* _The problem_: Return every record verbatim.

* _Task input_:
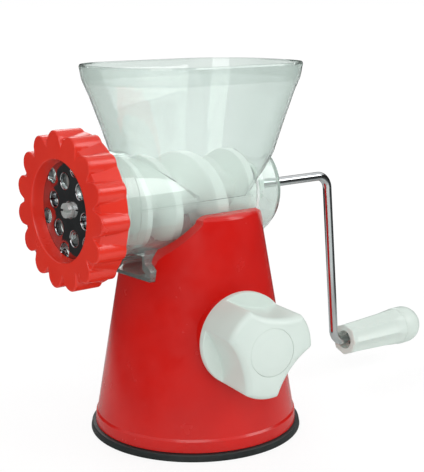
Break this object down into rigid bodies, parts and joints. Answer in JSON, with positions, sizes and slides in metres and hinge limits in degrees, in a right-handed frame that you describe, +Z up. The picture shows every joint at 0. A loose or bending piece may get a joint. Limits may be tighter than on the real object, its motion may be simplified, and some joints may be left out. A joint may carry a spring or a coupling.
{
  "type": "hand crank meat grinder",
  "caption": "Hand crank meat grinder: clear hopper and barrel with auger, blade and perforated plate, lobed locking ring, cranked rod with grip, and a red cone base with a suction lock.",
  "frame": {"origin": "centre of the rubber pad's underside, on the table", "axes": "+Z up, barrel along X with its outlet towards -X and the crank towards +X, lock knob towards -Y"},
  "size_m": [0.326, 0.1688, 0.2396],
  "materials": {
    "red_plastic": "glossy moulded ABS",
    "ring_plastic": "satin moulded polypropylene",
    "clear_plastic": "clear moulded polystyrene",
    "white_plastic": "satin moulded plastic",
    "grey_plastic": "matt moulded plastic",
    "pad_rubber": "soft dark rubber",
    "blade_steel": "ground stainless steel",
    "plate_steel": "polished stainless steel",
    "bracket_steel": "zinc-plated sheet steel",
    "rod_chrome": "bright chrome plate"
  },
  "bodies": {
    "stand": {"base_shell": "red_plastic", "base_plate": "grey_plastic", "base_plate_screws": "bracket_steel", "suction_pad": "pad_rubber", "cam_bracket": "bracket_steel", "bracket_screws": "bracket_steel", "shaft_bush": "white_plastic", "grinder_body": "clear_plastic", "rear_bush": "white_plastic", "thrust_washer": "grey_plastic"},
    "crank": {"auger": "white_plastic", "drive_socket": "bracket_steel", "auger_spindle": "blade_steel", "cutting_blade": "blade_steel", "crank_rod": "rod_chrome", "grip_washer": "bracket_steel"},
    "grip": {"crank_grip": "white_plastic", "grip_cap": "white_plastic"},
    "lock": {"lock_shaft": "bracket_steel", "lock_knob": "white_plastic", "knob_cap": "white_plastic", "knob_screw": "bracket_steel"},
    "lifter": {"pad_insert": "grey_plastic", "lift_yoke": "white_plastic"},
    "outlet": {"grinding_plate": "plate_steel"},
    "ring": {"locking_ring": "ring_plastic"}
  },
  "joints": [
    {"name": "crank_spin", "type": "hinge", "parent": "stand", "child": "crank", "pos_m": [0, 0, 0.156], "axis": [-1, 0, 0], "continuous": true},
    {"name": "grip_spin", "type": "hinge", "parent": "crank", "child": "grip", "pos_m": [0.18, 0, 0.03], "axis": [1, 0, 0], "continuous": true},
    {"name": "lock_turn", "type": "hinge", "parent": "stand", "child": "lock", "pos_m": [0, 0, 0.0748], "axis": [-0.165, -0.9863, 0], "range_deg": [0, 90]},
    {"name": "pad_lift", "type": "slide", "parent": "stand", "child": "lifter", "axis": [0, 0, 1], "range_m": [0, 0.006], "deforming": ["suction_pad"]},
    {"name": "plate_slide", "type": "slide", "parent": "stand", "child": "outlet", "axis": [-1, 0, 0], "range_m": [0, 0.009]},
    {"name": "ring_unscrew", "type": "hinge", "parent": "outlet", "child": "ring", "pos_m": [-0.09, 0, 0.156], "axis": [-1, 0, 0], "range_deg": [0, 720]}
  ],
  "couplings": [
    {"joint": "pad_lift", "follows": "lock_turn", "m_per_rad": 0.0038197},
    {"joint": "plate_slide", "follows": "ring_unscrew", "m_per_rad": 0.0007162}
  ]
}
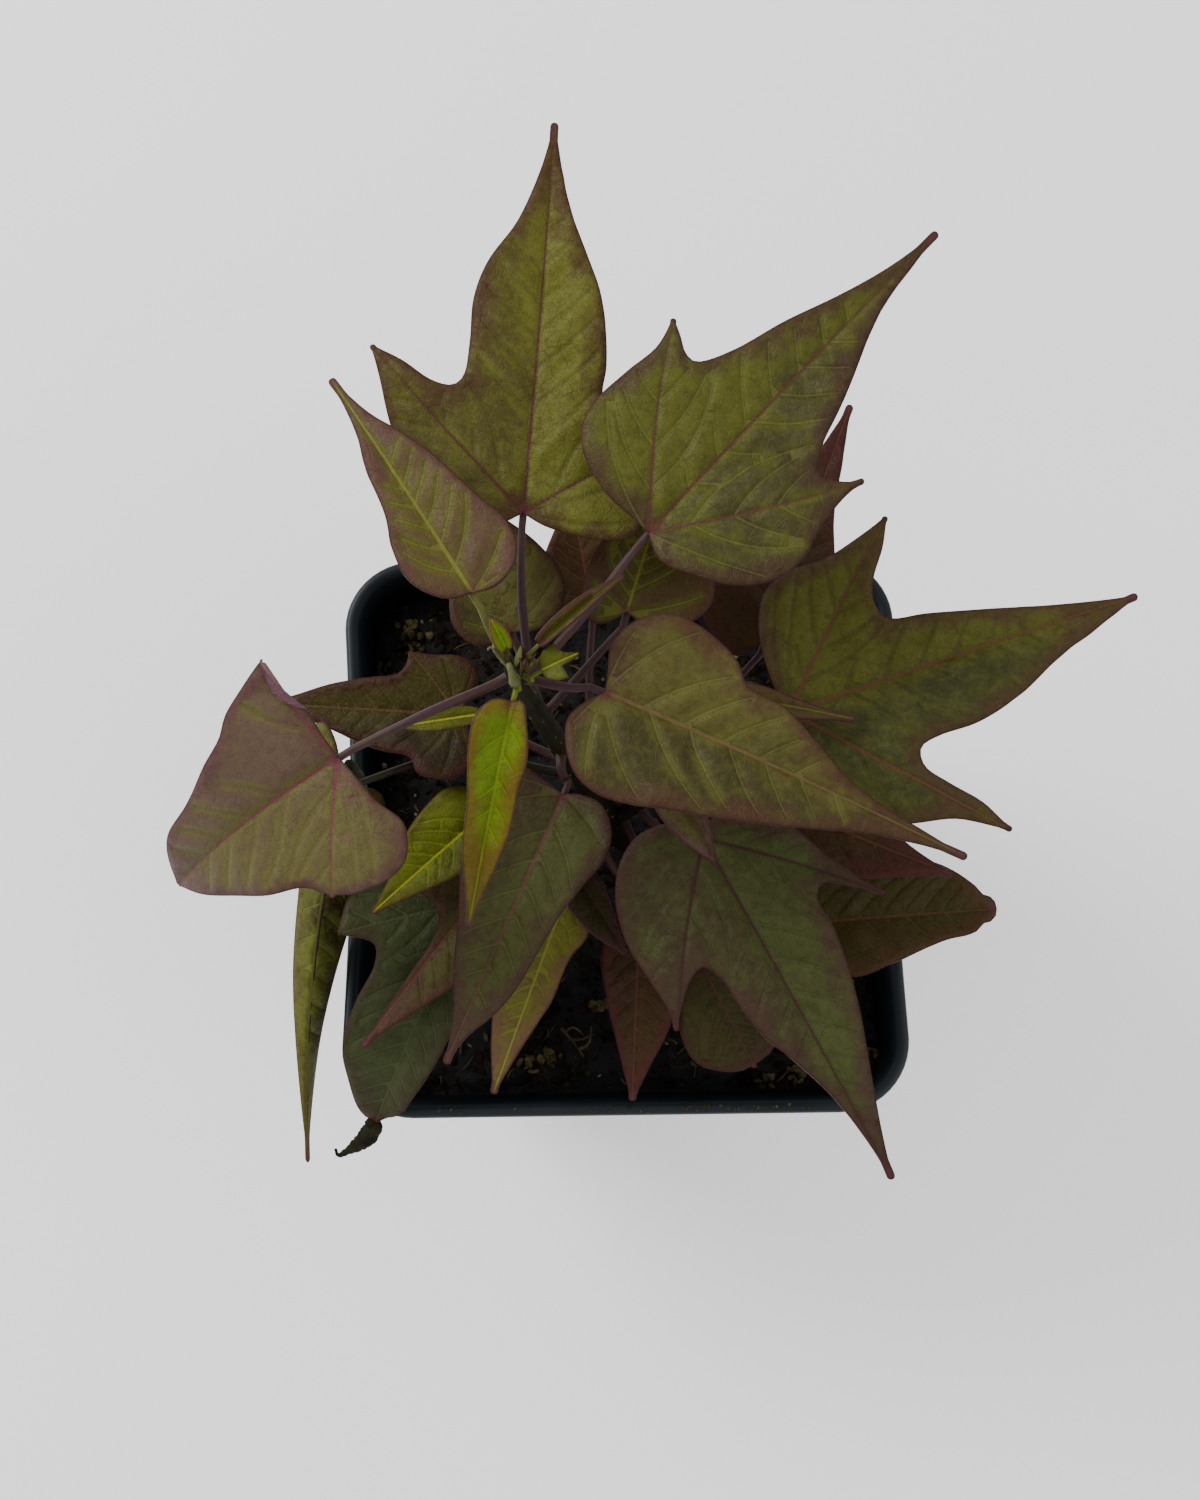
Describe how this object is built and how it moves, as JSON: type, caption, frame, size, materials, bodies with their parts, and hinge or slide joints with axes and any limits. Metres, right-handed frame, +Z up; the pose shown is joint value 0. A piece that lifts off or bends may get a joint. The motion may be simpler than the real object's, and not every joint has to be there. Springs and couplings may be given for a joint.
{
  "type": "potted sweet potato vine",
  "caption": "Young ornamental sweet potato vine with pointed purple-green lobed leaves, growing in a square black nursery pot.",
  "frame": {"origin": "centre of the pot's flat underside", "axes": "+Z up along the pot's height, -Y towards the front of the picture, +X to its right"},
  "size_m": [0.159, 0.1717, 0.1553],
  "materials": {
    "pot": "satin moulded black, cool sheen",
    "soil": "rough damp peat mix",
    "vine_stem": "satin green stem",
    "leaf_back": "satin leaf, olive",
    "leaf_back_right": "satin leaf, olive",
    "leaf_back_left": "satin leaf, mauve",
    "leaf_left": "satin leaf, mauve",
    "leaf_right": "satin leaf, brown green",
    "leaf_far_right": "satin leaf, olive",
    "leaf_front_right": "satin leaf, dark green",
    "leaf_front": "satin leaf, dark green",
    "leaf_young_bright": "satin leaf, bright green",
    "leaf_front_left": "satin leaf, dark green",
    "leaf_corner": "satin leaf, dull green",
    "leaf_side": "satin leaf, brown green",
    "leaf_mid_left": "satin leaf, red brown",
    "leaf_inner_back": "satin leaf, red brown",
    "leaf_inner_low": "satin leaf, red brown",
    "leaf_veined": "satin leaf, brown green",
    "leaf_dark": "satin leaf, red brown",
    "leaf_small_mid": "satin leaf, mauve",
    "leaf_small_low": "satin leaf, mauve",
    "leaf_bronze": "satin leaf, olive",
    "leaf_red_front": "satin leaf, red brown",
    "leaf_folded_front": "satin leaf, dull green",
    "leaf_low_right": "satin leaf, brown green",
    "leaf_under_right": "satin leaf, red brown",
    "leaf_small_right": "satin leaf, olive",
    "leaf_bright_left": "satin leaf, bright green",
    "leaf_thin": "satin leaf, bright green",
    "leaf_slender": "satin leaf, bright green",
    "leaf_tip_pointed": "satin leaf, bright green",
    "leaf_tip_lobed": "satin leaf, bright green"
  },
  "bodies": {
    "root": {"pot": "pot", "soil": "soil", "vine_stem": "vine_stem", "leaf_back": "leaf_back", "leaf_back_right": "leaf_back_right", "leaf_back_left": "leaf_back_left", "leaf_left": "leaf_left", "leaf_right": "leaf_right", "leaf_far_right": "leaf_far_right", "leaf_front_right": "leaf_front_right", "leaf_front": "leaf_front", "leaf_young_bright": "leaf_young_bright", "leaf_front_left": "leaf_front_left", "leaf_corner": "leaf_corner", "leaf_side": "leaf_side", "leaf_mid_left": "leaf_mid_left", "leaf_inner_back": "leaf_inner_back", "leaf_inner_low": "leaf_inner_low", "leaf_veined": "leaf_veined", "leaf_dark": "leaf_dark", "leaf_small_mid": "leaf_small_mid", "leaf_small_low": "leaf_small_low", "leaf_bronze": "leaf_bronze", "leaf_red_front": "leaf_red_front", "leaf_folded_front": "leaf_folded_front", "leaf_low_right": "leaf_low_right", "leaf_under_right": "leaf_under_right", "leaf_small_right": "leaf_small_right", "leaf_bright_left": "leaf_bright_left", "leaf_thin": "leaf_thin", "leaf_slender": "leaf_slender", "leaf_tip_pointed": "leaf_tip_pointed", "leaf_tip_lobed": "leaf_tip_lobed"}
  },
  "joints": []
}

* _Final result_:
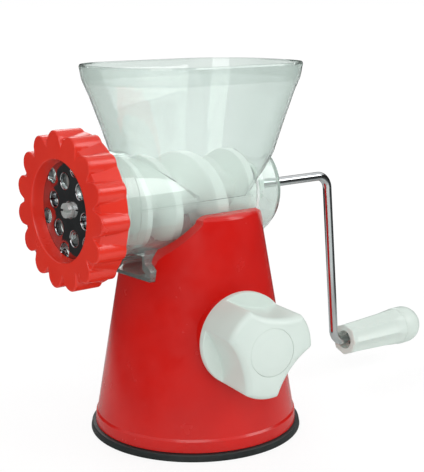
Break this object down into rigid bodies, parts and joints. Answer in JSON, with positions, sizes and slides in metres and hinge limits in degrees, in a right-handed frame that you describe, +Z up. The picture shows every joint at 0. A loose or bending piece may get a joint. Limits may be tighter than on the real object, its motion may be simplified, and some joints may be left out. A joint may carry a spring or a coupling.
{
  "type": "hand crank meat grinder",
  "caption": "Hand crank meat grinder: clear hopper and barrel with auger, blade and perforated plate, lobed locking ring, cranked rod with grip, and a red cone base with a suction lock.",
  "frame": {"origin": "centre of the rubber pad's underside, on the table", "axes": "+Z up, barrel along X with its outlet towards -X and the crank towards +X, lock knob towards -Y"},
  "size_m": [0.326, 0.1688, 0.2396],
  "materials": {
    "red_plastic": "glossy moulded ABS",
    "ring_plastic": "satin moulded polypropylene",
    "clear_plastic": "clear moulded polystyrene",
    "white_plastic": "satin moulded plastic",
    "grey_plastic": "matt moulded plastic",
    "pad_rubber": "soft dark rubber",
    "blade_steel": "ground stainless steel",
    "plate_steel": "polished stainless steel",
    "bracket_steel": "zinc-plated sheet steel",
    "rod_chrome": "bright chrome plate"
  },
  "bodies": {
    "stand": {"base_shell": "red_plastic", "base_plate": "grey_plastic", "base_plate_screws": "bracket_steel", "suction_pad": "pad_rubber", "cam_bracket": "bracket_steel", "bracket_screws": "bracket_steel", "shaft_bush": "white_plastic", "grinder_body": "clear_plastic", "rear_bush": "white_plastic", "thrust_washer": "grey_plastic"},
    "crank": {"auger": "white_plastic", "drive_socket": "bracket_steel", "auger_spindle": "blade_steel", "cutting_blade": "blade_steel", "crank_rod": "rod_chrome", "grip_washer": "bracket_steel"},
    "grip": {"crank_grip": "white_plastic", "grip_cap": "white_plastic"},
    "lock": {"lock_shaft": "bracket_steel", "lock_knob": "white_plastic", "knob_cap": "white_plastic", "knob_screw": "bracket_steel"},
    "lifter": {"pad_insert": "grey_plastic", "lift_yoke": "white_plastic"},
    "outlet": {"grinding_plate": "plate_steel"},
    "ring": {"locking_ring": "ring_plastic"}
  },
  "joints": [
    {"name": "crank_spin", "type": "hinge", "parent": "stand", "child": "crank", "pos_m": [0, 0, 0.156], "axis": [-1, 0, 0], "continuous": true},
    {"name": "grip_spin", "type": "hinge", "parent": "crank", "child": "grip", "pos_m": [0.18, 0, 0.03], "axis": [1, 0, 0], "continuous": true},
    {"name": "lock_turn", "type": "hinge", "parent": "stand", "child": "lock", "pos_m": [0, 0, 0.0748], "axis": [-0.165, -0.9863, 0], "range_deg": [0, 90]},
    {"name": "pad_lift", "type": "slide", "parent": "stand", "child": "lifter", "axis": [0, 0, 1], "range_m": [0, 0.006], "deforming": ["suction_pad"]},
    {"name": "plate_slide", "type": "slide", "parent": "stand", "child": "outlet", "axis": [-1, 0, 0], "range_m": [0, 0.009]},
    {"name": "ring_unscrew", "type": "hinge", "parent": "outlet", "child": "ring", "pos_m": [-0.09, 0, 0.156], "axis": [-1, 0, 0], "range_deg": [0, 720]}
  ],
  "couplings": [
    {"joint": "pad_lift", "follows": "lock_turn", "m_per_rad": 0.0038197},
    {"joint": "plate_slide", "follows": "ring_unscrew", "m_per_rad": 0.0007162}
  ]
}
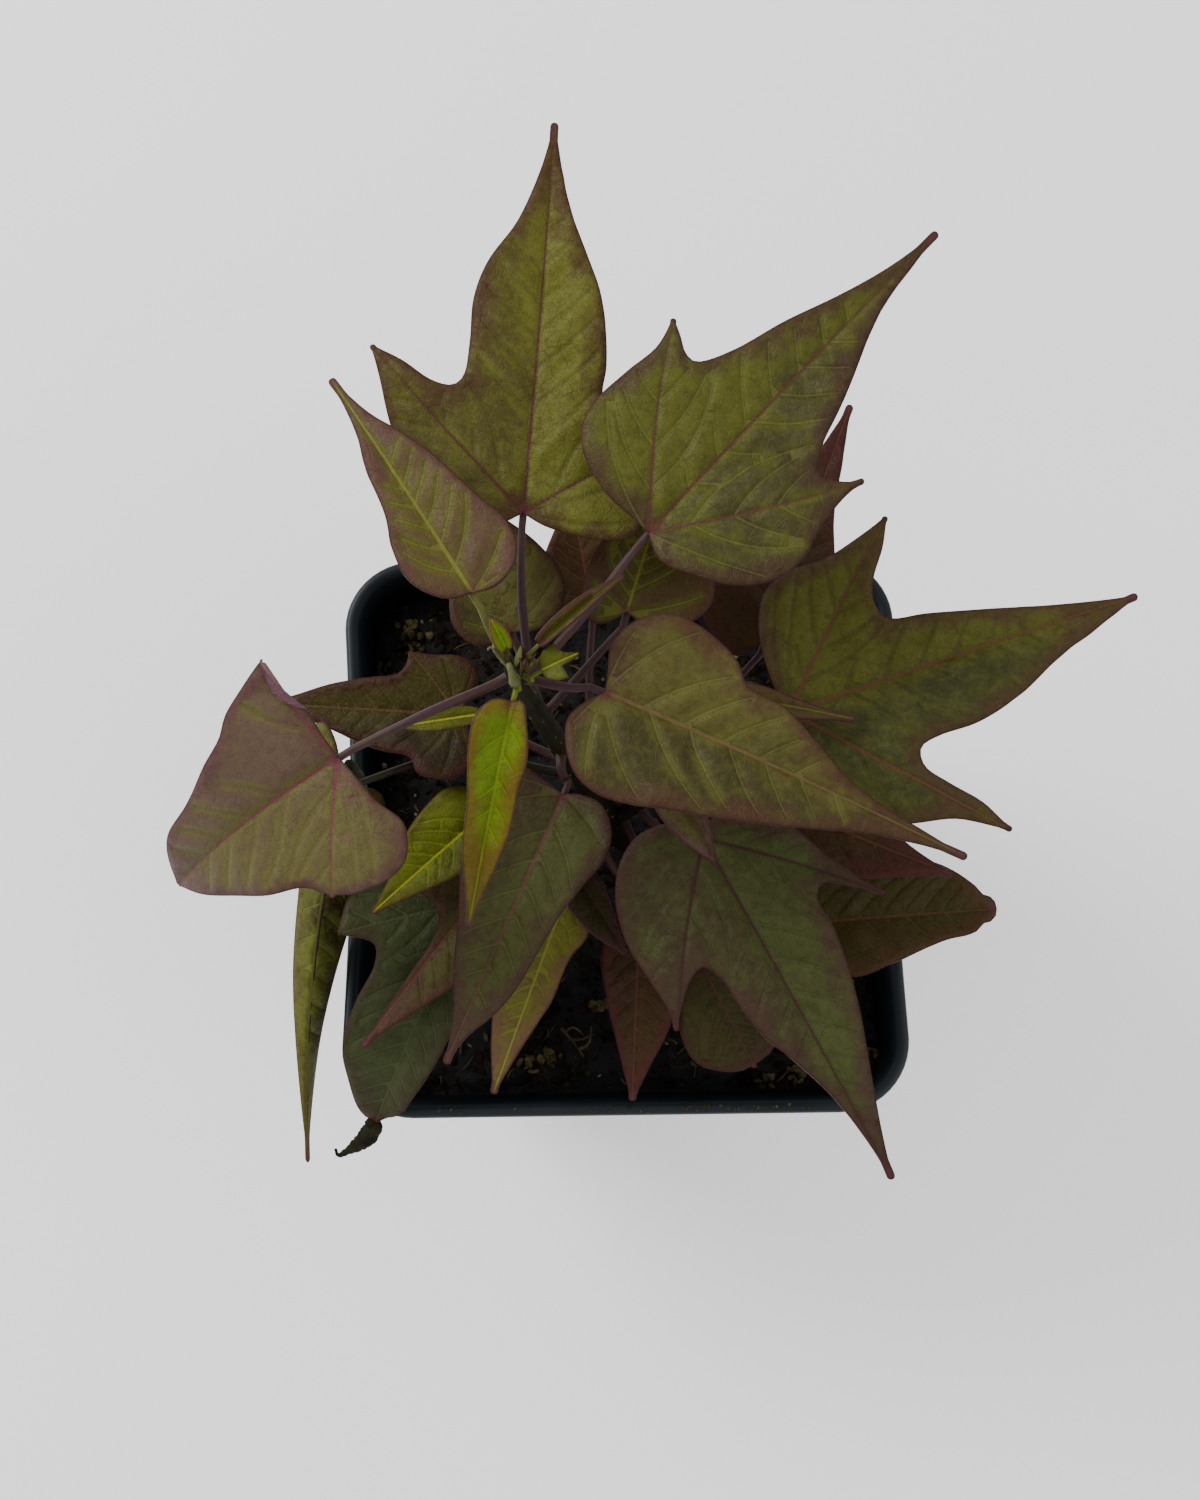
Describe how this object is built and how it moves, as JSON: type, caption, frame, size, materials, bodies with their parts, and hinge or slide joints with axes and any limits. Metres, right-handed frame, +Z up; the pose shown is joint value 0. A piece that lifts off or bends may get a joint. The motion may be simpler than the real object's, and not every joint has to be there. Springs and couplings may be given for a joint.
{
  "type": "potted sweet potato vine",
  "caption": "Young ornamental sweet potato vine with pointed purple-green lobed leaves, growing in a square black nursery pot.",
  "frame": {"origin": "centre of the pot's flat underside", "axes": "+Z up along the pot's height, -Y towards the front of the picture, +X to its right"},
  "size_m": [0.159, 0.1717, 0.1553],
  "materials": {
    "pot": "satin moulded black, cool sheen",
    "soil": "rough damp peat mix",
    "vine_stem": "satin green stem",
    "leaf_back": "satin leaf, olive",
    "leaf_back_right": "satin leaf, olive",
    "leaf_back_left": "satin leaf, mauve",
    "leaf_left": "satin leaf, mauve",
    "leaf_right": "satin leaf, brown green",
    "leaf_far_right": "satin leaf, olive",
    "leaf_front_right": "satin leaf, dark green",
    "leaf_front": "satin leaf, dark green",
    "leaf_young_bright": "satin leaf, bright green",
    "leaf_front_left": "satin leaf, dark green",
    "leaf_corner": "satin leaf, dull green",
    "leaf_side": "satin leaf, brown green",
    "leaf_mid_left": "satin leaf, red brown",
    "leaf_inner_back": "satin leaf, red brown",
    "leaf_inner_low": "satin leaf, red brown",
    "leaf_veined": "satin leaf, brown green",
    "leaf_dark": "satin leaf, red brown",
    "leaf_small_mid": "satin leaf, mauve",
    "leaf_small_low": "satin leaf, mauve",
    "leaf_bronze": "satin leaf, olive",
    "leaf_red_front": "satin leaf, red brown",
    "leaf_folded_front": "satin leaf, dull green",
    "leaf_low_right": "satin leaf, brown green",
    "leaf_under_right": "satin leaf, red brown",
    "leaf_small_right": "satin leaf, olive",
    "leaf_bright_left": "satin leaf, bright green",
    "leaf_thin": "satin leaf, bright green",
    "leaf_slender": "satin leaf, bright green",
    "leaf_tip_pointed": "satin leaf, bright green",
    "leaf_tip_lobed": "satin leaf, bright green"
  },
  "bodies": {
    "root": {"pot": "pot", "soil": "soil", "vine_stem": "vine_stem", "leaf_back": "leaf_back", "leaf_back_right": "leaf_back_right", "leaf_back_left": "leaf_back_left", "leaf_left": "leaf_left", "leaf_right": "leaf_right", "leaf_far_right": "leaf_far_right", "leaf_front_right": "leaf_front_right", "leaf_front": "leaf_front", "leaf_young_bright": "leaf_young_bright", "leaf_front_left": "leaf_front_left", "leaf_corner": "leaf_corner", "leaf_side": "leaf_side", "leaf_mid_left": "leaf_mid_left", "leaf_inner_back": "leaf_inner_back", "leaf_inner_low": "leaf_inner_low", "leaf_veined": "leaf_veined", "leaf_dark": "leaf_dark", "leaf_small_mid": "leaf_small_mid", "leaf_small_low": "leaf_small_low", "leaf_bronze": "leaf_bronze", "leaf_red_front": "leaf_red_front", "leaf_folded_front": "leaf_folded_front", "leaf_low_right": "leaf_low_right", "leaf_under_right": "leaf_under_right", "leaf_small_right": "leaf_small_right", "leaf_bright_left": "leaf_bright_left", "leaf_thin": "leaf_thin", "leaf_slender": "leaf_slender", "leaf_tip_pointed": "leaf_tip_pointed", "leaf_tip_lobed": "leaf_tip_lobed"}
  },
  "joints": []
}